The Illusion of Protection
Doctorow opens by dismantling the common excuse that technology moves too fast for lawmakers to keep up. He writes, "While there have been some instances in which this was true, it is far more often the case that there are blindingly obvious answers to tech problems, which our lawmakers and regulators ignore, amidst a rising chorus of warnings about the dire consequences of failing to act." This framing is crucial because it shifts the blame from bureaucratic incompetence to deliberate negligence. The author argues that the problem isn't a lack of understanding, but a lack of political will to confront powerful lobbying interests.
The core of the piece defines "surveillance pricing" not as a clever market mechanism, but as a tool of exploitation. Doctorow explains that when a retailer uses your data to charge you more than someone else for the same apple, they are essentially "devaluing your dollars." He notes that while some economists pitch this as a "Robin Hood of pricing policies," the reality is far darker: "Instead, surveillance pricing is most often used to levy a 'desperation premium' on people who have fewer choices and less leverage."
Surveillance pricing is anything but efficient. Because surveillance pricing is a transfer from consumers to investors, it has the net effect of reducing consumption overall.
This economic argument is particularly sharp. By highlighting how extracting extra money from desperate households reduces their ability to spend on other goods like childcare or entertainment, Doctorow connects a niche tech issue to the broader health of the American economy. Critics might argue that dynamic pricing can lower costs for price-sensitive shoppers, but the author effectively counters this by showing how the system is rigged to target the vulnerable rather than the wealthy.
The Maryland Loophole
The commentary then pivots to the specific failure of Maryland's Protection Against Predatory Pricing Act.
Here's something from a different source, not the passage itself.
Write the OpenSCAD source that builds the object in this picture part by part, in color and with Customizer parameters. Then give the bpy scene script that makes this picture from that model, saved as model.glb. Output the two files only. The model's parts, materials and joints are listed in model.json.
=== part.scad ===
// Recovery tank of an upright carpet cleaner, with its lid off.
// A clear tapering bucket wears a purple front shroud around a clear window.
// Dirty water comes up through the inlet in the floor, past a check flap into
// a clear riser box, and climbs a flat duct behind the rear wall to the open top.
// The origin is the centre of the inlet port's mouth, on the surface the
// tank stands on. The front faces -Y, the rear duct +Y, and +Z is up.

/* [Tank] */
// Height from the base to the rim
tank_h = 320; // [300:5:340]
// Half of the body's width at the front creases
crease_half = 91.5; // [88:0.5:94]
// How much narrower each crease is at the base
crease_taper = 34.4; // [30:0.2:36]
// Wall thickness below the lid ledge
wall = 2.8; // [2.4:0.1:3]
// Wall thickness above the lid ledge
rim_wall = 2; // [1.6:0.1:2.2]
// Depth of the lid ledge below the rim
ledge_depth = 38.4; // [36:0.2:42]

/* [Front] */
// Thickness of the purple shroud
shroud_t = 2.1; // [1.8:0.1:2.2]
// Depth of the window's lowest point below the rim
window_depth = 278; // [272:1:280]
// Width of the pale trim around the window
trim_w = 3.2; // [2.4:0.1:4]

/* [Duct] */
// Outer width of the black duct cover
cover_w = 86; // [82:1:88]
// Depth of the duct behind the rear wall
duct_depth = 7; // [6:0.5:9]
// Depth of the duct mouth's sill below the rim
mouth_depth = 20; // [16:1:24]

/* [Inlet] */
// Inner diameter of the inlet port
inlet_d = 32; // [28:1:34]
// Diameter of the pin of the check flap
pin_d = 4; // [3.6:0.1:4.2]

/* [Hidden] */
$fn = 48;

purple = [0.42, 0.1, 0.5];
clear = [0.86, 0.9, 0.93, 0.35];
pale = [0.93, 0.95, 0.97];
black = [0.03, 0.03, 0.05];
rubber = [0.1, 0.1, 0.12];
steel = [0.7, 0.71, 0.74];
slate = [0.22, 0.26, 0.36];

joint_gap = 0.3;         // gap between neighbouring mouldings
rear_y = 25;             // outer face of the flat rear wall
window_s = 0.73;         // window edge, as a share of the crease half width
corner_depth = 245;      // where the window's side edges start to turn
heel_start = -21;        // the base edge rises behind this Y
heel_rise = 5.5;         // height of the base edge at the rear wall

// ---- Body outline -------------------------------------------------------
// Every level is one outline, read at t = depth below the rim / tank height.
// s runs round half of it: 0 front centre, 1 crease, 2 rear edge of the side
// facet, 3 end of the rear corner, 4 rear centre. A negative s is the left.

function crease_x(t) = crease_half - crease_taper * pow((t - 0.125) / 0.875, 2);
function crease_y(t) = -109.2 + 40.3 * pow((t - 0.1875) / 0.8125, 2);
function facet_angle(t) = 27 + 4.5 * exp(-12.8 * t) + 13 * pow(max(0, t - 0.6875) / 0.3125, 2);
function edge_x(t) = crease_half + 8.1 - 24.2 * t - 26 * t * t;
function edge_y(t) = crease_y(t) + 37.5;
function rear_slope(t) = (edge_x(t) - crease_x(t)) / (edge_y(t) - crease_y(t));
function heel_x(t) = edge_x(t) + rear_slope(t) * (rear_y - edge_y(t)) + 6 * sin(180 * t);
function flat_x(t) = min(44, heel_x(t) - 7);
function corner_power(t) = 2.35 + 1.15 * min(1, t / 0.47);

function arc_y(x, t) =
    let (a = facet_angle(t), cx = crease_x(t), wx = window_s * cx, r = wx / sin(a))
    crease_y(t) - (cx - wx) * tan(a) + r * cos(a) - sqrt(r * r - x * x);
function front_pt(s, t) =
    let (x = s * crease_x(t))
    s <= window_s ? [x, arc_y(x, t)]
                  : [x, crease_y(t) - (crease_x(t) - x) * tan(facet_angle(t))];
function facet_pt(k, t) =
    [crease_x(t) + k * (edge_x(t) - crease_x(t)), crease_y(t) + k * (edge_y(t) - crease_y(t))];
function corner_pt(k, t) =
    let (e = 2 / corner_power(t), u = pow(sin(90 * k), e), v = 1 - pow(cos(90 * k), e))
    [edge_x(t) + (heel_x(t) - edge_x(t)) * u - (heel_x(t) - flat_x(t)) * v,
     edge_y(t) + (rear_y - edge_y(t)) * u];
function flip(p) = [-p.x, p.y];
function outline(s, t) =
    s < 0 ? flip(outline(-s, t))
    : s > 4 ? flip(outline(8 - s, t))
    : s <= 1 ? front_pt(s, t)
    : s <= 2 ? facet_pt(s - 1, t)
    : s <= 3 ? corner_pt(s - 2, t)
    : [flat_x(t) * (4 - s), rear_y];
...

Doctorow is scathing in his assessment, calling it "a terribly drafted piece of shit bill that fails to resolve a serious and urgent problem." He points out that the legislation is riddled with exemptions that render it useless. For instance, the bill only covers groceries, ignoring the rampant use of surveillance pricing in car rentals, healthcare, and housing.
Perhaps the most damaging flaw is the "consent" loophole. Doctorow writes, "The bill's first glaring loophole here is how it permits surveillance pricing if a purchaser 'consents.'" He reminds readers that in the digital age, consent is a fiction, often reduced to clicking "I agree" on terms no one reads. This effectively allows companies to bypass the law entirely by bundling surveillance pricing into their standard terms of service.
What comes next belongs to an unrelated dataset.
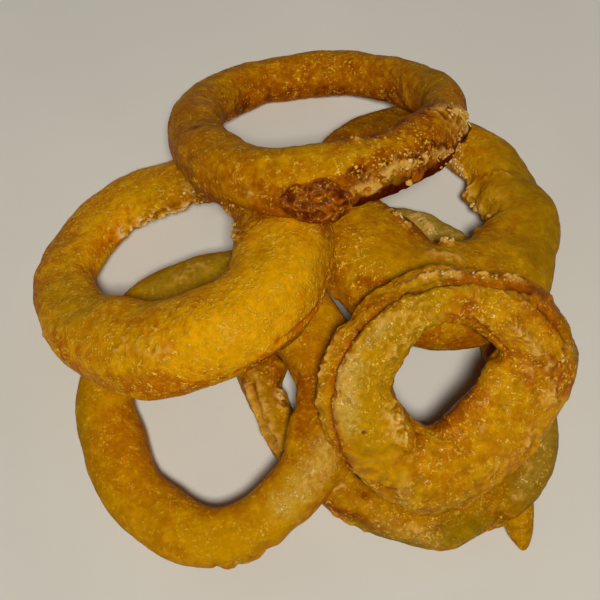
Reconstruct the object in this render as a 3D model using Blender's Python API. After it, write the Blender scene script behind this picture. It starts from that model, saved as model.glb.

Furthermore, the bill exempts "promotional offers" and "temporary discounts," terms that are so vague they cover almost every price tag in a store. Doctorow notes, "Since the bill doesn't define either of these words, it effectively grants every grocer in the state an easy way to evade the law entirely." He also highlights the exclusion of loyalty cards and subscription models, which are the primary vehicles for this type of price gouging.
The Removal of Recourse
Even if a consumer manages to prove they were victimized, the law offers no path to justice. Doctorow explains that the bill excludes a "private right of action," meaning individuals cannot sue violators. Instead, they must petition the state Attorney General, who may choose not to act. "All this bill lets you do is petition the state Attorney General's office to sue the grocer on your behalf, and if the AG doesn't think you deserve justice, you're shit out of luck," he writes.
This provision is particularly insidious because, as Doctorow points out, the law "pre-empts other rights in Maryland's existing Consumer Protection Act, meaning that it actually gives Marylanders fewer rights than they had a month ago." The argument here is that the legislation was not an attempt to solve a problem, but a strategic move to protect corporate interests under the guise of reform. He attributes this failure to lobbyists and politicians who ignored warnings to secure a political win without doing the hard work of regulation.
Legislation this bad doesn't happen by accident. The omissions and defects in this law aren't there because 'technology moves so fast that lawmakers can't make sense of it.' This is the result of lobbyists and sellout politicians conspiring to rip off the public.
The Bigger Picture
Doctorow contextualizes this state-level failure within a broader trend of federal inaction. He notes that during the Biden administration, the Federal Trade Commission (FTC) had developed a detailed record of how surveillance pricing transfers wealth from workers to investors. However, he argues that this progress was reversed when the new FTC chairman replaced it with an initiative focused on internal policing rather than consumer protection. The author also highlights how major tech companies like Google are now actively marketing these surveillance pricing tools to merchants, turning the entire ecosystem toward maximizing extraction from the desperate.
The piece draws a parallel to the concept of "algorithmic wage discrimination," where gig platforms use similar data to pay workers less when they are most desperate. This connects the issue of consumer pricing to labor rights, suggesting a systemic shift where algorithms are designed to exploit human vulnerability rather than facilitate fair exchange.
Bottom Line
Doctorow's strongest contribution is his refusal to accept the narrative that this is a complex, unsolvable problem; he proves it is a solvable one that has been deliberately sabotaged. The piece's greatest vulnerability is its reliance on the assumption that state-level action is the primary battleground, potentially underestimating the need for a unified federal standard. However, the verdict is clear: Maryland's law is a dangerous precedent that legitimizes predatory pricing while stripping away the tools consumers need to fight back. Readers should watch for similar "toothless" legislation in other states, as this appears to be the new playbook for regulators under corporate pressure.